Governments in the region have been quick to adopt macroeconomic policies to support the private sector, given collapsing state revenues. However, none of these supports gender-equitable growth, or more and better jobs for women. If women are losing employment at higher rates than men, policies that aim to preserve jobs should de facto preserve jobs for women. Furthermore, no Eurasian country has addressed occupational and sectoral segregation, or established mechanisms for women to re-enter the job market.

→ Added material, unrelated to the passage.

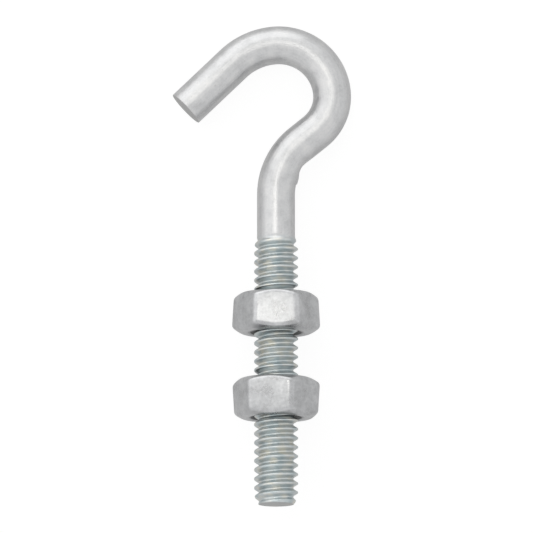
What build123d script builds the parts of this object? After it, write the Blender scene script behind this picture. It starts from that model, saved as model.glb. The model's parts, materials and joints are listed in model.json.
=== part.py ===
"""Hook bolt, also called a J bolt: a 1/4-20 UNC bolt whose end is bent to an open hook,
with its two hex nuts.

The bolt is one piece of cold-formed rod. A thread is rolled on the straight shank, and the rod
above it is bent sideways and round to a hook that is open towards one side. The two nuts run on
the thread and clamp whatever the bolt passes through.

Every piece is drawn in the bolt's own frame, in mm: +Y runs along the shank from the thread's
end to the hook, the hook lies in the XY plane and opens to -X, and +Z is square to that plane.
At the end the whole bolt is laid on the floor the way it comes to rest: on a flat of the upper
nut and on the crown of the hook.
"""

import os
from math import acos, atan2, cos, degrees, hypot, pi, radians, sin, tan

from build123d import *

# Rod and thread: 1/4-20 UNC, rolled on a rod of the thread's pitch diameter
rod_d = 5.33
crest_d = 6.15
pitch = 1.27
threaded_length = 37.8
runout_turns = 1.5  # the crests sink into the rod over these turns
lead_turns = 1.5  # and taper towards the thread's free end over these
lead_end_d = 5.1

# Hook: the centreline is a chain of straight runs and tangent arcs
shank_length = 43.7  # from the thread's end to the first bend
neck_radius = 9.4
neck_angle = 51.0
neck_length = 2.6
loop_radius = 6.4
loop_angle = 57.5
crown_radius = 7.5
crown_angle = 88.7
mouth_radius = 9.4
mouth_angle = 38.8
tail_length = 9.6

# Nuts: 1/4-20 UNC, 7/16 in across flats and 7/32 in high
nut_across_flats = 11.0  # at the wide end
nut_height = 5.56
nut_corner_radius = 0.8
nut_draft = 3.0  # the flats lean in towards one end, as the forming die left them
nut_chamfer_angle = 30.0
nut_face_d = 10.2  # bearing face, inside the coned corners
nut_countersink_d = 7.4
nut_bore_clearance = 0.08  # between the thread's crests and the nut's bore
upper_nut_centre = 26.84  # both from the thread's end
lower_nut_centre = 14.87
lower_nut_turn = 9.2  # round the bolt, from the upper nut, which lies on a flat


def hex_nut(centre, turn, draft_towards_hook):
    """One nut as a solid: a drafted hexagon with round corners, coned ends and a sunk bore.

    centre is its mid-height along the bolt and turn its angle round it. The wide end faces
    the hook where draft_towards_hook is 1 and the thread's end where it is -1.
    """
    corner_r = nut_across_flats / 2 / cos(pi / 6)
    cone_height = (corner_r - nut_face_d / 2) * tan(radians(nut_chamfer_angle))
    bore_r = crest_d / 2 + nut_bore_clearance
    sink_r = nut_countersink_d / 2
    low, high = centre - nut_height / 2, centre + nut_height / 2
    wide_end = Plane(
        origin=(0, centre + draft_towards_hook * nut_height / 2, 0),
        x_dir=(cos(radians(turn)), 0, sin(radians(turn))),
        z_dir=(0, -draft_towards_hook, 0),
    )
    with BuildPart() as nut:
        with BuildSketch(wide_end) as hexagon:
            RegularPolygon(nut_across_flats / 2, 6, major_radius=False)
            fillet(hexagon.vertices(), nut_corner_radius)
        extrude(amount=nut_height, taper=nut_draft)
        with BuildSketch(Plane.XY):
            Polygon(
                (0, low),
                (nut_face_d / 2, low),
                (corner_r, low + cone_height),
                (corner_r, high - cone_height),
                (nut_face_d / 2, high),
                (0, high),
                align=None,
            )
        revolve(axis=Axis.Y, mode=Mode.INTERSECT)
        with BuildSketch(Plane.XY):
            Polygon(
                (0, low),
                (sink_r, low),
                (bore_r, low + sink_r - bore_r),
                (bore_r, high - sink_r + bore_r),
                (sink_r, high),
                (0, high),
                align=None,
            )
        revolve(axis=Axis.Y, mode=Mode.SUBTRACT)
    return nut.part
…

Social protection schemes for workers and households include unemployment benefits as well as emergency cash transfers for vulnerable groups. None of them address the structural socio-economic inequities that women face. Only one short-term policy response specifically targets women – an Armenian measure providing lump sum cash benefits for pregnant women, married and unmarried. None provide any provision for care or support for survivors of gendered violence.
A missed opportunity
Eurasian countries are missing an opportunity to address structural gendered inequalities for long-term recovery, and are prioritising short-term revenue instead. Other options are available. Multilateral organisations can, for example, support governments to address liquidity problems and allow them to focus on long-term, sustainable reforms. By supporting women specifically, Eurasian governments could make long-term and sustainable changes to their healthcare, private sector, and socio-economic situation.
The response to the current crisis needs to accommodate, not sideline, social dialogue and democratic engagement and ensure that gender equality gains are not reversed. Of course, ideas of what recovery requires differ. Policy is enacted through pre-existing power structures, and those who are typically excluded face more obstacles in seeing their vision of recovery happen. It is crucial to understand how seemingly benign interventions can reinforce exclusionary practices.
This post represents the views of the author and not those of the COVID-19 blog, nor LSE.